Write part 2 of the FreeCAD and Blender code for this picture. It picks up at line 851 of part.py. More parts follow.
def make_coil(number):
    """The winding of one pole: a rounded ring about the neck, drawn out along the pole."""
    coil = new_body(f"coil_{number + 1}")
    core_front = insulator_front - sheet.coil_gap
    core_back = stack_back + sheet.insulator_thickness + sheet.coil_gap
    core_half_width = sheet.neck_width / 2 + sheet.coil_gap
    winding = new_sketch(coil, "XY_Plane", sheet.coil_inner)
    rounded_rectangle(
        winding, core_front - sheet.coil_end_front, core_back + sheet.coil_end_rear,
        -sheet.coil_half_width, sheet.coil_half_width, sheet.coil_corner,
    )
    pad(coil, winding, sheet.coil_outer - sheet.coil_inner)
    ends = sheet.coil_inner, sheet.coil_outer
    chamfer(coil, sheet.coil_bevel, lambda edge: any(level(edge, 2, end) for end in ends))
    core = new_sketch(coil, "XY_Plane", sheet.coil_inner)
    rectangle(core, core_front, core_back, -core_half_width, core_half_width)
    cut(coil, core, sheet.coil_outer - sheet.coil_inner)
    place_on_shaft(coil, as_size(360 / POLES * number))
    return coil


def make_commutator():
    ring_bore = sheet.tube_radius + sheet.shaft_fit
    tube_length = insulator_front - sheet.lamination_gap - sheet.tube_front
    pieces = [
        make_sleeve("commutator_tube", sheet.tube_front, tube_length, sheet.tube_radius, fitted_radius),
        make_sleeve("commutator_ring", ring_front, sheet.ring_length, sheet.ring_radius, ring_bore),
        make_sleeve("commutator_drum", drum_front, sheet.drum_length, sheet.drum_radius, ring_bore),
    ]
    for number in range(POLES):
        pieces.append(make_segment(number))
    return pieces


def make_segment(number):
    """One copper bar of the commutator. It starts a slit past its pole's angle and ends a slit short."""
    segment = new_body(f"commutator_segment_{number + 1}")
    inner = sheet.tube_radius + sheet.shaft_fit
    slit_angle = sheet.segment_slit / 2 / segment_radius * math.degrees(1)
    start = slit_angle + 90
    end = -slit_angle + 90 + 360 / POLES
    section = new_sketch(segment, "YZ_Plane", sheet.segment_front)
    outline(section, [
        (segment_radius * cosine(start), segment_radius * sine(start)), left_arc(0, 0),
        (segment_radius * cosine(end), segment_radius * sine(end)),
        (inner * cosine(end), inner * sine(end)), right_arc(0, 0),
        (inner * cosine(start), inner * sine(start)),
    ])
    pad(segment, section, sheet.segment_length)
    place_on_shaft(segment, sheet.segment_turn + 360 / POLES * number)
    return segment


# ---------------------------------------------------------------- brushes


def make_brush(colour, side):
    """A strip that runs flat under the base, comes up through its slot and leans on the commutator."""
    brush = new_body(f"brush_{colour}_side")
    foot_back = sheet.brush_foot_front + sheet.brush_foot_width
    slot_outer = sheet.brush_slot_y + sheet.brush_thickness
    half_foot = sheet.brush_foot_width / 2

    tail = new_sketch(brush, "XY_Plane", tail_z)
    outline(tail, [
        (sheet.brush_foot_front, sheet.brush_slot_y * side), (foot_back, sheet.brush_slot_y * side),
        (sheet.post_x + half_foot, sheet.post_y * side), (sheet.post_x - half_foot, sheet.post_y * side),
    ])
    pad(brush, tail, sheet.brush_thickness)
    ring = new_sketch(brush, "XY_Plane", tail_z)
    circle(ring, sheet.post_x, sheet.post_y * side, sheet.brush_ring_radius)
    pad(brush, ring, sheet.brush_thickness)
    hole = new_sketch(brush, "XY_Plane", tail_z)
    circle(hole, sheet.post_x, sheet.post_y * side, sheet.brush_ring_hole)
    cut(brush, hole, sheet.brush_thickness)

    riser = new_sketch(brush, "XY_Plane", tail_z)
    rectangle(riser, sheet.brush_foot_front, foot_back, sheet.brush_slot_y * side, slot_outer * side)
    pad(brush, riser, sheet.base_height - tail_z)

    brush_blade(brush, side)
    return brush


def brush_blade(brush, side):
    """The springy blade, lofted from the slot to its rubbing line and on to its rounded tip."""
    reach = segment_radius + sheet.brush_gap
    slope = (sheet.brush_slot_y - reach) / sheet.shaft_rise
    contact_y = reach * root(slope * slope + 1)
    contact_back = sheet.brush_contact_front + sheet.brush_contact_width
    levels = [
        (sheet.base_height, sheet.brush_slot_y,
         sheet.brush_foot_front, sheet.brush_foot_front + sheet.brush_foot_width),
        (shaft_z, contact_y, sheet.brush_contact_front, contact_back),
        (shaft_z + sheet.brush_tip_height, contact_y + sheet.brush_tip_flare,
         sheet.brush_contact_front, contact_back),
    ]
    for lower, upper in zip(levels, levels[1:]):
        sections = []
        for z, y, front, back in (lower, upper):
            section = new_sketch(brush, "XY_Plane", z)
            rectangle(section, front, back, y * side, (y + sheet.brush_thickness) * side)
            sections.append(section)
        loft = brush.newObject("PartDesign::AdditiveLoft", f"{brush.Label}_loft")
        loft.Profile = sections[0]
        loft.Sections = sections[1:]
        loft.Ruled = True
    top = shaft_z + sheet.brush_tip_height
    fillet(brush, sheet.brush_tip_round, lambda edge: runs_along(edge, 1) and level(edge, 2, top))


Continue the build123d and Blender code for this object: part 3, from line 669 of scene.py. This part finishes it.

···

Gather all lines where the word "this" appears.

TASK RESPONSE →
Write part 2 of the FreeCAD and Blender code for this picture. It picks up at line 851 of part.py. More parts follow.
Continue the build123d and Blender code for this object: part 3, from line 669 of scene.py. This part finishes it.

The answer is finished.